Shadow Work and Pensions Secretary David Wiletts has unveiled a radical new approach to pension provision for women, including mothers who stay at home to look after their children.

He announced that the rules which penalise women who take career breaks will be scrapped by an incoming Conservative government, which will offer the prospect of an automatic state pension for all, regardless of how many years they contribute to the scheme.

Mr Willetts said: "The pension system as it exists today is biased against women. It was designed for the days when men earned their pensions by work and women by marriage. It is much less well suited to a modern world. We need to modernise it so that it offers a fairer deal for women. We are going to make the rules for contributory pensions family-friendly for the first time. We will offer women a better deal by properly recognising the contributions they make at work and at home."

Mr Willetts declared: "Tony Blair promised to end the stigma of means testing forever. That was all talk. Twice as many women as men are having to rely on means-tested benefits in retirement. Our policies will help reverse the spread of means tests."

He unveiled the plans to modernise the contributory state pensions system to make them fairer to women, and argued the case for a more flexible approach that fits with how people live their lives, during a keynote speech to the Institute for Public Policy Research.

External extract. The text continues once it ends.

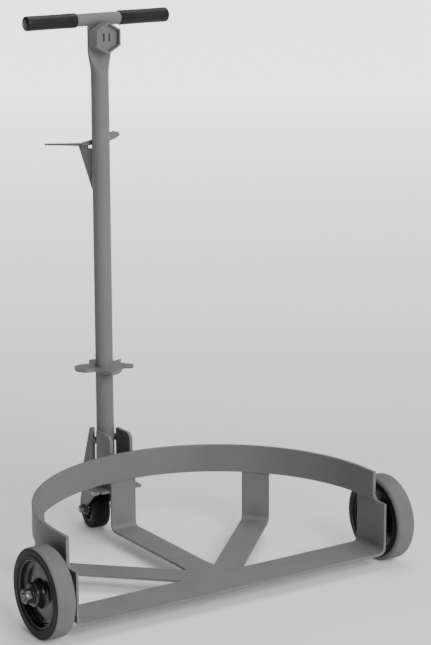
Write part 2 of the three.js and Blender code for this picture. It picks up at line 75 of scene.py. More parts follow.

The reforms include bringing the contributory principle for women up to date by scrapping the rule which says that if you've worked for less than ten years, you can't receive anything from the basic state pension, and replacing it with a pension for everyone who has paid National Insurance contributions; granting better, more flexible pension rights to people who stay at home to look after children or sick relatives; making it easier for people who have not made National Insurance Contributions in previous years to "buy back" their state pension rights; and examine ways of ensuring that people earning less than 79 a week who don't build up entitlements to a state pension, can still qualify to do so. This reform would not affect anyone's take-home pay.